The right question for the builder of a community is: what kind of people do we want?

Anyone who has ever worked (or gone to school or had a family or…lived) knows that the people you work with are considerably more important than the work you do. Anyone who has lived in an academic community, worked in a passionate startup, or spent time in a theatre-company also knows that interesting people create interesting work. The whole point of a community is to provide the right space and feedback to build the kind of life we want and to help us choose well in making life decisions. That’s about people not work.

Even with the tightest of cultural straightjackets, we are still utterly dependent on the people around us to live a good life. And the tighter the cultural straitjacket, the less convinced I am that the people around us will be the right people for the kind of life most of us want to lead.

Because “what kind of people do we want?” is the right question for a new community, it’s no surprise that a community founded around a school is the most satisfactory of the answers given in The Utopians. Schools, after all, are designed to shape people not lives. But even Tagore’s community (and any academic-only community) is limiting. It sustains just one kind of life, even if it creates people able to live many different ones. A more ambitious utopian experiment would embrace more kinds of lives and people.
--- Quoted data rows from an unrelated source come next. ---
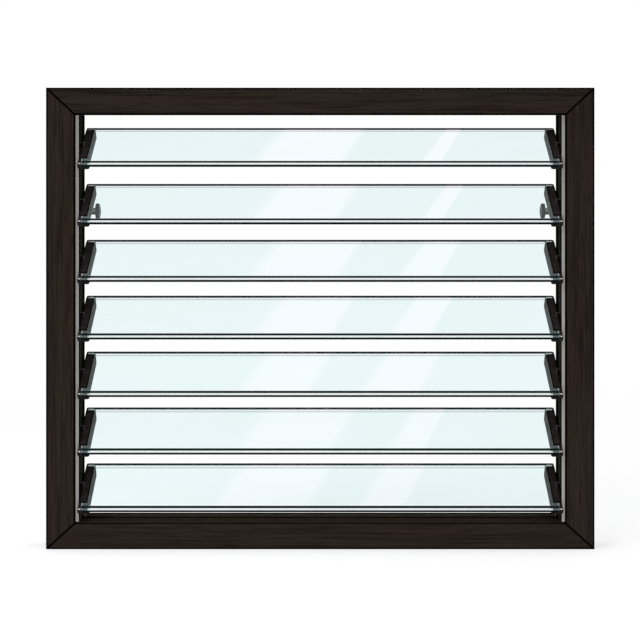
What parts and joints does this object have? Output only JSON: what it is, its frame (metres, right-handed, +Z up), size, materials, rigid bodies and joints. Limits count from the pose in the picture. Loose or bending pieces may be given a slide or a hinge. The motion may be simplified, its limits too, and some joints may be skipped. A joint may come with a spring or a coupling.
{
  "type": "adjustable glass louvre window",
  "caption": "Fixed-frame ventilator window: a mitred dark frame whose opening holds a stack of tilted clear glass louvre blades in black side clips.",
  "frame": {"origin": "middle of the sill's underside, half way through the depth of the frame", "axes": "+X along the window to the right as seen from outside, -Y to the outside, +Z up"},
  "size_m": [0.858, 0.0848, 0.722],
  "materials": {
    "frame_foil": "dark brown wood-grain foil on extruded aluminium, satin",
    "gallery_black": "black powder coat, satin",
    "link_steel": "plain steel flat bar",
    "strip_bright": "plain mill-finish aluminium",
    "knob_grey": "dark grey moulded plastic, slightly glossy",
    "clip_black": "black moulded plastic, satin",
    "blade_glass": "clear float glass with flat polished edges and a slight green tint"
  },
  "bodies": {
    "root": {"frame_head": "frame_foil", "frame_sill": "frame_foil", "jamb_left": "frame_foil", "jamb_right": "frame_foil", "gallery_left": "gallery_black", "link_bar_left": "link_steel", "weather_strip_left": "strip_bright", "knob_left": "knob_grey", "gallery_right": "gallery_black", "link_bar_right": "link_steel", "weather_strip_right": "strip_bright", "knob_right": "knob_grey", "glass_blade_1": "blade_glass", "clip_left_1": "clip_black", "clip_right_1": "clip_black", "glass_blade_2": "blade_glass", "clip_left_2": "clip_black", "clip_right_2": "clip_black", "glass_blade_3": "blade_glass", "clip_left_3": "clip_black", "clip_right_3": "clip_black", "glass_blade_4": "blade_glass", "clip_left_4": "clip_black", "clip_right_4": "clip_black", "glass_blade_5": "blade_glass", "clip_left_5": "clip_black", "clip_right_5": "clip_black", "glass_blade_6": "blade_glass", "clip_left_6": "clip_black", "clip_right_6": "clip_black", "glass_blade_7": "blade_glass", "clip_left_7": "clip_black", "clip_right_7": "clip_black"}
  },
  "joints": []
}
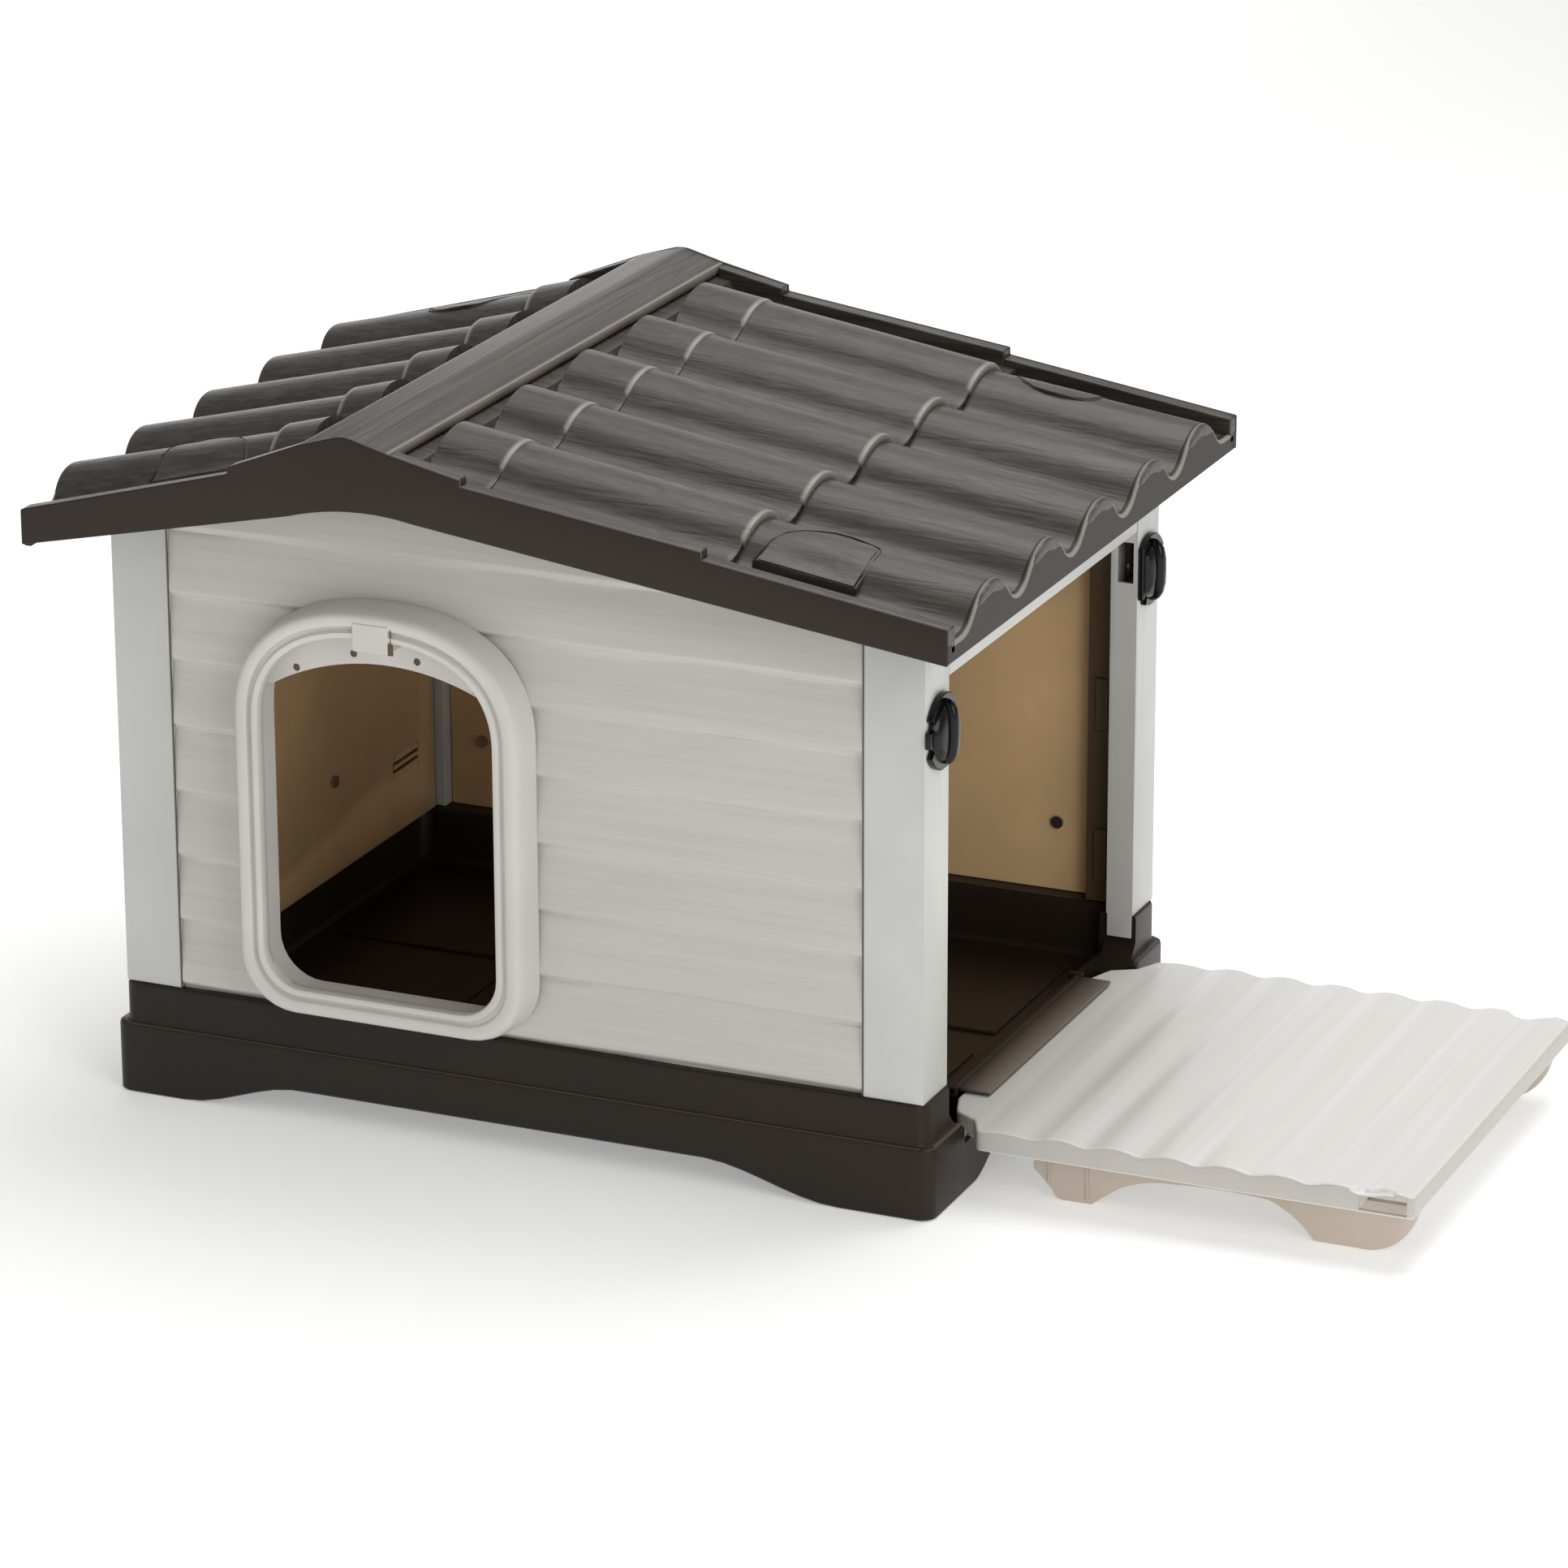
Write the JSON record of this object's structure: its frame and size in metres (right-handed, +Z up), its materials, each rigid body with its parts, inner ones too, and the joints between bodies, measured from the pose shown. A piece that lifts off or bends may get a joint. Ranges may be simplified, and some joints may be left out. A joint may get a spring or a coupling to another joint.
{
  "type": "dog kennel",
  "caption": "Gabled plastic kennel with an arched doorway, tiled-look roof and a drop-down side panel on folding legs, held shut by turn latches.",
  "frame": {"origin": "floor level, under the middle of the box that the cabin and the lowered panel fill together", "axes": "+X to the right seen from the front doorway, the way the panel drops; +Y to the back; +Z up"},
  "size_m": [1.258, 0.71, 0.6679],
  "materials": {
    "brown_plastic": "injection-moulded polypropylene, fine satin grain, dark brown",
    "roof_plastic": "injection-moulded polypropylene with moulded wood grain, weathered brown",
    "wall_plastic": "injection-moulded polypropylene boards with light wood grain, pale grey",
    "surround_plastic": "injection-moulded polypropylene, smooth satin, off-white",
    "panel_plastic": "injection-moulded polypropylene with light wood grain, near white",
    "leg_plastic": "injection-moulded polypropylene, smooth satin, warm beige",
    "lining_plastic": "flat foamed-plastic panel, tan",
    "black_plastic": "injection-moulded nylon, glossy black",
    "zinc_steel": "zinc-plated steel"
  },
  "bodies": {
    "house": {"base_tray": "brown_plastic", "front_left_post": "wall_plastic", "front_right_post": "wall_plastic", "rear_left_post": "wall_plastic", "rear_right_post": "wall_plastic", "front_wall": "wall_plastic", "rear_wall": "wall_plastic", "left_wall": "wall_plastic", "side_header": "wall_plastic", "door_surround": "surround_plastic", "vent_grille": "wall_plastic", "front_lining": "lining_plastic", "rear_lining": "lining_plastic", "left_lining": "lining_plastic", "lining_screws": "zinc_steel", "panel_hinge_pins": "zinc_steel", "flap_rod": "zinc_steel", "roof_right_slope": "roof_plastic", "roof_left_slope": "roof_plastic", "ridge_cap": "roof_plastic", "front_gable_board": "brown_plastic", "rear_gable_board": "brown_plastic"},
    "panel": {"side_panel": "panel_plastic", "leg_rods": "zinc_steel"},
    "front_leg_board": {"front_leg": "leg_plastic"},
    "rear_leg_board": {"rear_leg": "leg_plastic"},
    "flap": {"sill_flap": "brown_plastic"},
    "front_latch": {"front_knob": "black_plastic", "front_latch_tongue": "black_plastic", "front_latch_screw": "zinc_steel"},
    "rear_latch": {"rear_knob": "black_plastic", "rear_latch_tongue": "black_plastic", "rear_latch_screw": "zinc_steel"}
  },
  "joints": [
    {"name": "panel_hinge", "type": "hinge", "parent": "house", "child": "panel", "pos_m": [0.201, 0, 0.048], "axis": [0, -1, 0], "range_deg": [0, 90]},
    {"name": "flap_hinge", "type": "hinge", "parent": "house", "child": "flap", "pos_m": [0.178, 0, 0.0695], "axis": [0, -1, 0], "range_deg": [0, 90]},
    {"name": "front_leg_hinge", "type": "hinge", "parent": "panel", "child": "front_leg_board", "pos_m": [0.431, -0.181, 0.043], "axis": [1, 0, 0], "range_deg": [0, 90]},
    {"name": "rear_leg_hinge", "type": "hinge", "parent": "panel", "child": "rear_leg_board", "pos_m": [0.431, 0.181, 0.043], "axis": [-1, 0, 0], "range_deg": [0, 90]},
    {"name": "front_latch_turn", "type": "hinge", "parent": "house", "child": "front_latch", "pos_m": [0.202, -0.252, 0.439], "axis": [-1, 0, 0], "range_deg": [0, 90]},
    {"name": "rear_latch_turn", "type": "hinge", "parent": "house", "child": "rear_latch", "pos_m": [0.202, 0.252, 0.439], "axis": [1, 0, 0], "range_deg": [0, 90]}
  ],
  "couplings": [
    {"joint": "flap_hinge", "follows": "panel_hinge", "ratio": 1}
  ]
}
Is such a utopian vision possible? And what would such a community look like if, instead of selecting for a way of life, it was designed to create and sustain certain kinds of people (for surely we don’t want just one kind of person either) while giving each person a much wider range of answers to the question of how to live?

Fascinating questions.

Utopians may not fire you with enthusiasm for any of the communities it describes, but it should get you thinking about what kind of community would create that excitement, and what kind of people you value.